[Start of Information supplied]

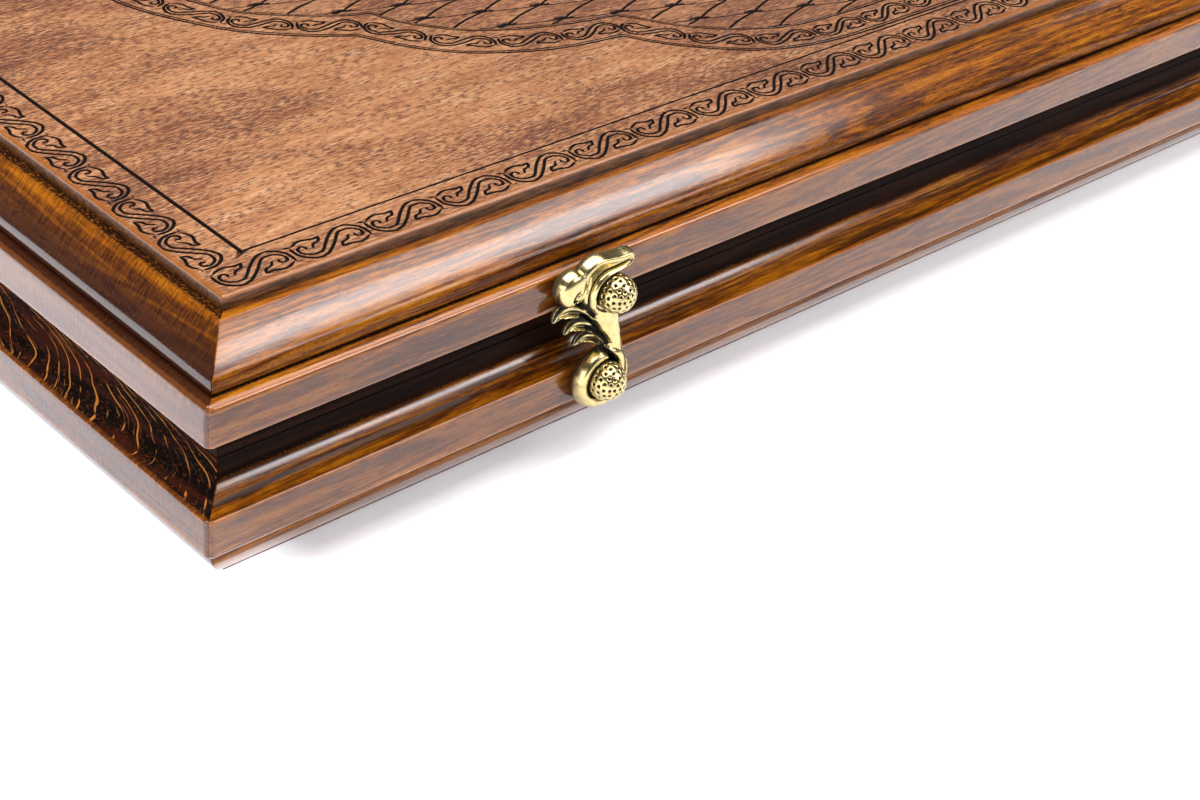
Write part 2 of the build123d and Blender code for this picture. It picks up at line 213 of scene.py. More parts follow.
# ------------------------------------------------------------------ wood of the frame
def moulding(name, axis, shift, short=False):
    """Stained and lacquered moulding, grain along the rail, with painted shade in its hollows."""
    M = Mat(name)
    p = M.obj()
    low = M.noise(stretched(M, p, axis, 0.006, 0.11, shift), 1.0, 2.0, 0.5, 0.4)
    ring = M.remap(M.math("SINE", M.math("MULTIPLY", low, 64.0)), -1.0, 1.0)
    fibre = M.noise(stretched(M, p, axis, 2.3 if short else 0.13, 0.24 if short else 2.3, shift), 1.0, 6.0, 0.70, 0.1)
    fleck = M.noise(stretched(M, p, axis, 2.2 if short else 0.36, 0.42 if short else 2.2, shift), 1.0, 3.0, 0.65, 0.15)
    fleck2 = M.noise(stretched(M, p, axis, 0.16, 1.5, (shift[1], shift[2], shift[0])), 1.0, 2.0, 0.6, 0.15)
    patch = M.noise(stretched(M, p, axis, 0.02, 0.16, shift), 1.0, 3.0, 0.55, 0.3)
    shade_and_joint = M.attr("shade_and_joint")
    rub = M.attr("rub")
    tone = M.math("ADD", M.math("MULTIPLY", fibre, 0.74), M.math("MULTIPLY", ring, 0.12))
    tone = M.math("ADD", tone, M.math("MULTIPLY", M.math("SUBTRACT", patch, 0.5), 0.32))
    tone = M.math("ADD", tone, 0.06)
    col = M.ramp(tone, [
        (0.28, wd(52, 21, 0)),
        (0.41, wd(122, 60, 0)),
        (0.50, wd(176, 97, 0)),
        (0.59, wd(210, 124, 2)),
        (0.76, wd(248, 170, 30)),
    ])
    dark = M.math("ADD", M.remap(fleck, 0.54, 0.64), M.math("MULTIPLY", M.remap(fleck2, 0.52, 0.66), 0.8), clamp=True)
    dark = M.math("MULTIPLY", dark, M.remap(patch, 0.32, 0.66, 1.0, 0.45))
    col = M.mix(M.math("MULTIPLY", dark, 0.68), col, wd(40, 18, 4))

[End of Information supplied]

Aim of the exercise. Every line above should be printed again exactly as it stands.

Correct answer.
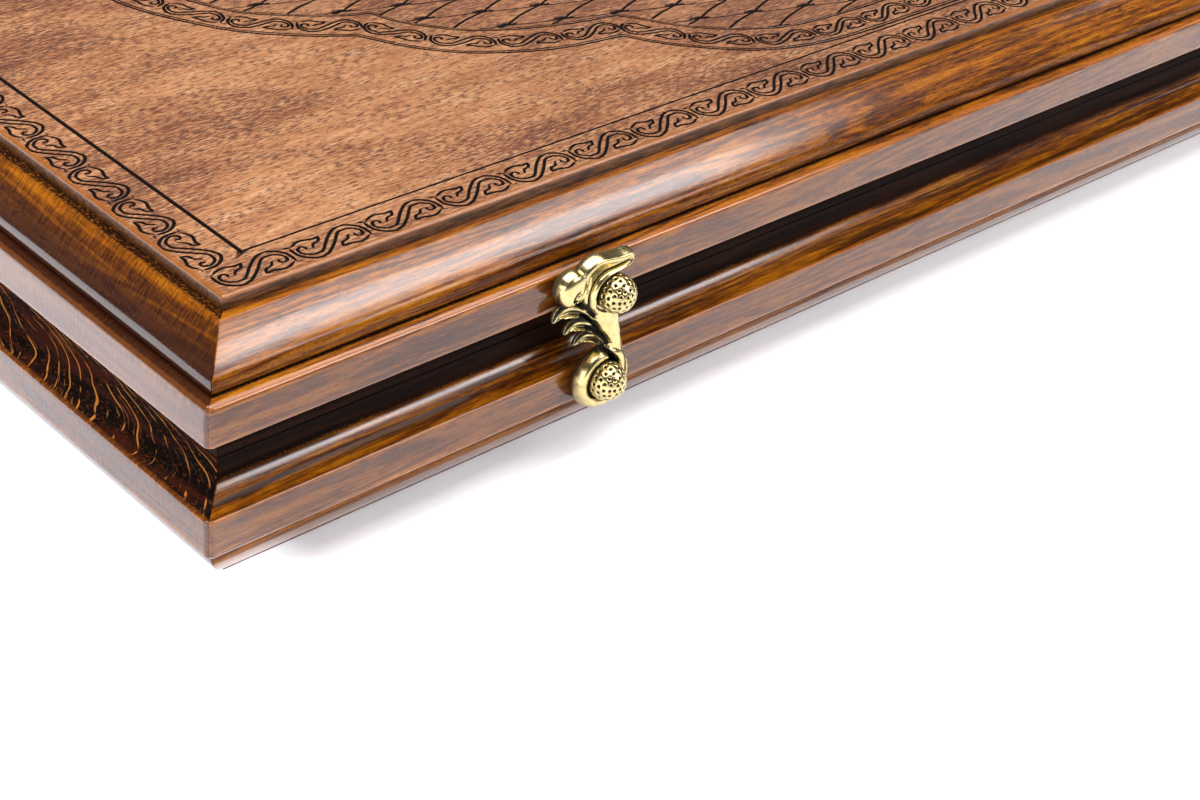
Write part 2 of the build123d and Blender code for this picture. It picks up at line 213 of scene.py. More parts follow.
# ------------------------------------------------------------------ wood of the frame
def moulding(name, axis, shift, short=False):
    """Stained and lacquered moulding, grain along the rail, with painted shade in its hollows."""
    M = Mat(name)
    p = M.obj()
    low = M.noise(stretched(M, p, axis, 0.006, 0.11, shift), 1.0, 2.0, 0.5, 0.4)
    ring = M.remap(M.math("SINE", M.math("MULTIPLY", low, 64.0)), -1.0, 1.0)
    fibre = M.noise(stretched(M, p, axis, 2.3 if short else 0.13, 0.24 if short else 2.3, shift), 1.0, 6.0, 0.70, 0.1)
    fleck = M.noise(stretched(M, p, axis, 2.2 if short else 0.36, 0.42 if short else 2.2, shift), 1.0, 3.0, 0.65, 0.15)
    fleck2 = M.noise(stretched(M, p, axis, 0.16, 1.5, (shift[1], shift[2], shift[0])), 1.0, 2.0, 0.6, 0.15)
    patch = M.noise(stretched(M, p, axis, 0.02, 0.16, shift), 1.0, 3.0, 0.55, 0.3)
    shade_and_joint = M.attr("shade_and_joint")
    rub = M.attr("rub")
    tone = M.math("ADD", M.math("MULTIPLY", fibre, 0.74), M.math("MULTIPLY", ring, 0.12))
    tone = M.math("ADD", tone, M.math("MULTIPLY", M.math("SUBTRACT", patch, 0.5), 0.32))
    tone = M.math("ADD", tone, 0.06)
    col = M.ramp(tone, [
        (0.28, wd(52, 21, 0)),
        (0.41, wd(122, 60, 0)),
        (0.50, wd(176, 97, 0)),
        (0.59, wd(210, 124, 2)),
        (0.76, wd(248, 170, 30)),
    ])
    dark = M.math("ADD", M.remap(fleck, 0.54, 0.64), M.math("MULTIPLY", M.remap(fleck2, 0.52, 0.66), 0.8), clamp=True)
    dark = M.math("MULTIPLY", dark, M.remap(patch, 0.32, 0.66, 1.0, 0.45))
    col = M.mix(M.math("MULTIPLY", dark, 0.68), col, wd(40, 18, 4))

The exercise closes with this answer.